It’s very rare that a parent would request for their parental responsibility to be terminated. But in one of the first cases of its kind, GF (A Minor), Re  EWFC 203, this is exactly what happened.
What is Parental Responsibility?
Parental responsibility refers to the rights and duties which a parent has in respect of their child. In practical terms, it means the power to make important decisions in relation to a child such as where they live, which school they go, and what medical treatment they can or cannot receive. All birth mothers automatically have parental responsibility as do fathers married to the mother at the time of the child’s birth, and fathers, civil partners and partners of mothers registered as the child’s legal parent on the birth certificate.
GF (A Minor), Re  EWFC 203 (11 July 2023)

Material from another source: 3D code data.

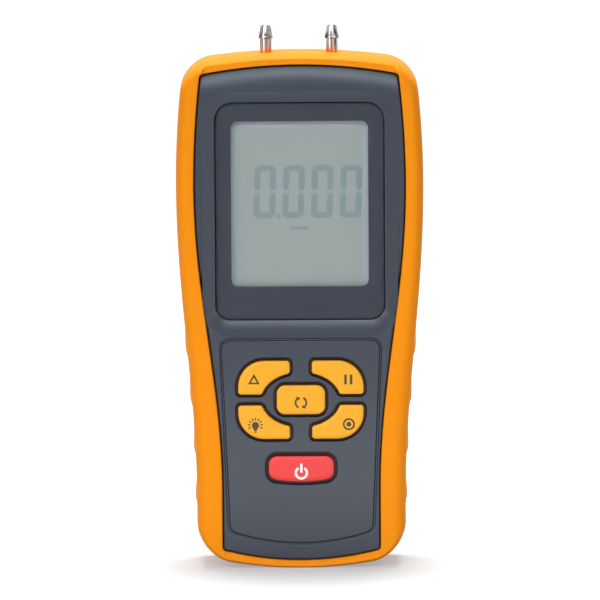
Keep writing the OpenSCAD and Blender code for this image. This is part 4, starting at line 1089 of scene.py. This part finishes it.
class MANOMETER_OT_battery_door(bpy.types.Operator):
    """Round the edges of the battery door and dress its screw"""
    bl_idname = "manometer.battery_door"
    bl_label = "Battery door"

    def execute(self, context):
        softened("battery_door", "door_cover", "battery_door",
                 housing(context.scene.manometer_panel.tint), 0.2 * MM)
        steel = turned_metal("Zinc screw", ZINC, 0.35)
        softened("door_screw", "door_fastener", "battery_door", steel, 0.1 * MM)
        return {"FINISHED"}


class MANOMETER_OT_lens(bpy.types.Operator):
    """Make the clear lens, the dark border printed behind it and a near-black collar in the gap
    round it, whose colour is painted shade
    """
    bl_idname = "manometer.lens"
    bl_label = "Lens"

    def execute(self, context):
        s = context.scene.manometer_display
        y0, y1 = LENS_LOW.y, LENS_HIGH.y
        edge = 0.25 * MM
        bm = bmesh.new()
        skin = Skin(bm, lens_outline(s, edge * 1.4), y0).closed()
        for wide, deep in quarter(30):
            skin.to(lens_outline(s, edge * wide), y0 + edge * deep)
        skin.to(lens_outline(s, 0), y1 - edge / 2)
        skin.to(lens_outline(s, edge / 2), y1).closed()
        glass = clear_glass("Clear lens", ACRYLIC)
        piece("lens_pane", bm, "meter", glass, ("lens",))

        # The border lies just behind the pane, so that the two share no face
        bm = bmesh.new()
        front = y1 + 0.05 * MM
        self.collar(bm, (lens_outline(s, 0.1 * MM), window_outline(s, 0)), (front, front),
                    TAPE_Y, lambda edges: fill(bm, edges))
        ink = moulded("Border print", s.border, 0.45, 0.05, 0.03, bump=0.0, Specular_IOR_Level=0.1)
        piece("lens_border", bm, "meter", ink, ("lens_tape",))

        # The near-black collar in the gap round the lens keeps light out through the lens's edge;
        # its colour is painted shade for the gap
        bm = bmesh.new()
        self.collar(bm, (lens_outline(s, -0.02 * MM), lens_outline(s, 0.03 * MM - s.lens_gap)),
                    (y0 + 0.8 * MM, y0 + 0.95 * MM), y1 + 0.15 * MM,
                    lambda edges: bmesh.ops.bridge_loops(bm, edges=edges))
        seal = moulded("Black seal", s.seal, 0.6, clouding=0.05, Specular_IOR_Level=0.2)
        piece("lens_dark_gap_collar", bm, "meter", seal)
        return {"FINISHED"}

    @staticmethod
    def collar(bm, outlines, fronts, back, close):
        """A collar between two outlines, from a front depth for each to one back depth. The
        function close fills in between two loops of edges."""
        walls = [Skin(bm, outline, y) for outline, y in zip(outlines, fronts)]
        close(walls[0].edges + walls[1].edges)
        for wall, outline in zip(walls, outlines):
            wall.to(outline, back)
        close(walls[0].edges + walls[1].edges)


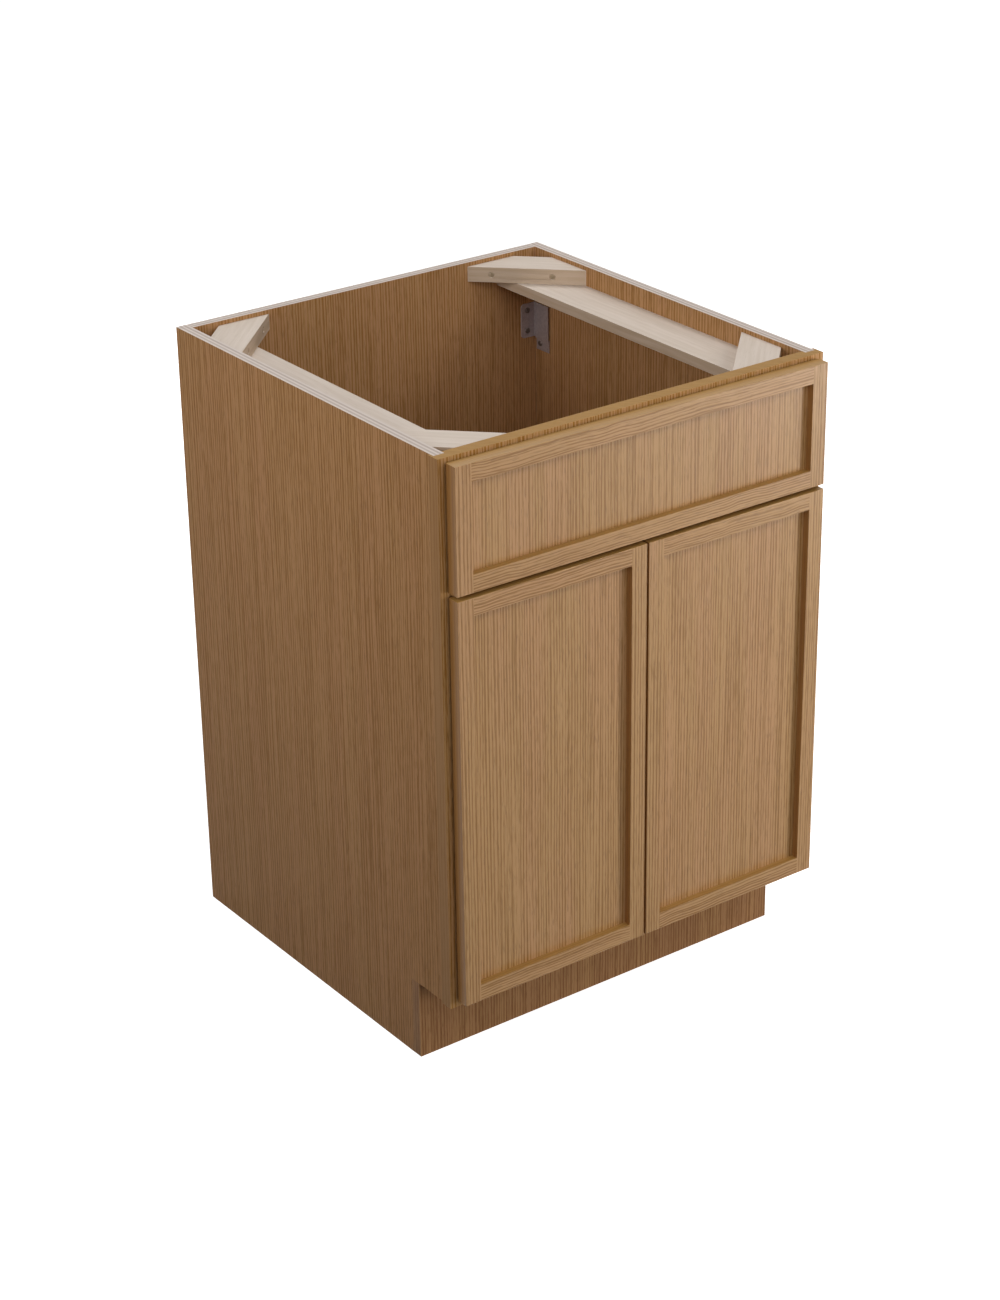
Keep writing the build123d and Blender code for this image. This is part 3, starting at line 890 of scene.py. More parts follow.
def solids_of(node: str) -> list[Array]:
    """Splits a CAD node's points into its separate solids.

    Points at one place are one point. Every point takes the lowest label among its neighbours, until no
    label changes, and each label left is one solid.

    Args:
        node: the node's name.

    Returns:
        The points of each solid.
    """
    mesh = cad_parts[node].data
    points, corners = np.empty(len(mesh.vertices) * 3), np.empty(len(mesh.edges) * 2, dtype=int)
    mesh.vertices.foreach_get("co", points)
    mesh.edges.foreach_get("vertices", corners)
    points, merged = np.unique(points.reshape(-1, 3).round(6), axis=0, return_inverse=True)
    ends = merged.ravel()[corners].reshape(-1, 2)
    labels = np.arange(len(points))
    while True:
        spread = labels.copy()
        for column in (0, 1):
            np.minimum.at(spread, ends[:, column], labels[ends].min(axis=1))
        if np.array_equal(spread, labels):
            return [points[labels == label] for label in np.unique(labels)]
        labels = spread


def stand(name: str, data: bpy.types.ID) -> bpy.types.Object:
    """Stands a new object in the scene.

    Args:
        name: the object's name.
        data: its mesh, lamp or camera.

    Returns:
        The object.
    """
    made = bpy.data.objects.new(name, data)
    bpy.context.scene.collection.objects.link(made)
    return made


CREASE = math.radians(40.0)


class Piece:
    """A new object that is gathered from closed surfaces and stands for one CAD node."""

    def __init__(self, node: str, body: str, slot: str) -> None:
        """Starts an empty piece that will replace the node.

        Args:
            node: the CAD node that it stands for.
            body: the body that it moves with.
            slot: the record's material slot; not used.
        """
        self.node, self.body, self.slot = node, body, slot
        self.points: list[Array] = []
        self.faces: list[Array] = []
        self.count = 0

    def add(self, rings: Array, closed_along: bool = False) -> None:
        """Adds a closed surface.

        Neighbouring points of neighbouring rings make a face of four points. The first and last rings are
        closed by a point at their middle, or join each other. A surface that would enclose a negative
        volume is turned inside out.

        Args:
            rings: rings by points by coordinates.
            closed_along: whether the last ring joins the first.
        """
        count, around = rings.shape[:2]
        own = rings.reshape(-1, 3)
        number = np.arange(count * around).reshape(count, around)
        lower = number if closed_along else number[:-1]
        upper = np.roll(number, -1, axis=0) if closed_along else number[1:]
        quads = np.stack((lower, np.roll(lower, -1, axis=1), np.roll(upper, -1, axis=1), upper), axis=-1)
        quads = quads.reshape(-1, 4)
        if not closed_along:
            own = np.concatenate((own, rings[0].mean(axis=0)[None], rings[-1].mean(axis=0)[None]))
            first, last = np.full(around, count * around), np.full(around, count * around + 1)
            caps = (
                np.stack((np.roll(number[0], -1), number[0], first, first), axis=-1),
                np.stack((number[-1], np.roll(number[-1], -1), last, last), axis=-1),
            )
            quads = np.concatenate((quads, *caps))
        one, two, three, four = (own[quads[:, corner]] for corner in range(4))
        volume = np.einsum("ij,ij->", one, np.cross(two, three) + np.cross(three, four))
        self.points.append(own)
        self.faces.append((quads if volume > 0.0 else quads[:, ::-1]) + self.count)
        self.count += len(own)

    def finish(self, material: bpy.types.Material) -> None:
        """Makes the object, lays its material on and puts it in the node's place.

        Args:
            material: its finish.
        """
        quads = np.concatenate(self.faces)
        pinched = (quads == np.roll(quads, -1, axis=1)).any(axis=1)
        triangles = [tuple(dict.fromkeys(face)) for face in quads[pinched].tolist()]
        mesh = bpy.data.meshes.new(f"{self.node}_detail")
        mesh.from_pydata(np.concatenate(self.points).tolist(), [], quads[~pinched].tolist() + triangles)
        mesh.shade_smooth()
        mesh.set_sharp_from_angle(angle=CREASE)
        mesh.materials.append(material)
        piece = stand(mesh.name, mesh)
        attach(piece, self.body)
        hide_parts(self.node)
        log.info("%s: %d faces", piece.name, len(quads))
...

In this case, GF (A Minor), Re  EWFC 203, the child was already subject to a care order and the child had no relationship with the father. The child specifically did not want to see the father and he made an application to terminate his parental responsibility, which he had acquired by being named on the birth certificate.
The reason why this case is highly unusual is that applications of this nature are usually in circumstances where there is a very significant risk of harm to the child for their parent to retain their parental responsibility. It is not applied when there is no current relationship between the child and parent. What has happened for this relationship to breakdown so irretrievably?
Under section 4(2A) of the Children Act 1989 is states: “A person who has acquired parental responsibility under subsection (1) shall cease to have that responsibility only if the court so orders. The reported cases in the Red Book only concern applications where is a very significant risk of harm to the child if the parental responsibility is not terminated.
The Court found that the father was not exercising his parental responsibility for the child and despite this, His Honour Judge Levey said ‘I would not be prepared to go as far as to say that this is a case where the court would not make a parental responsibility order.’ Notwithstanding this, the court felt that the child’s welfare would continue to be met if his parental responsibility was terminated. Ultimately, it did not impact the child.
It’s an incredibly sad case, and a child who is already in the care system has now also had their father on their birth certificate, request and be granted to have his parental responsibility terminated.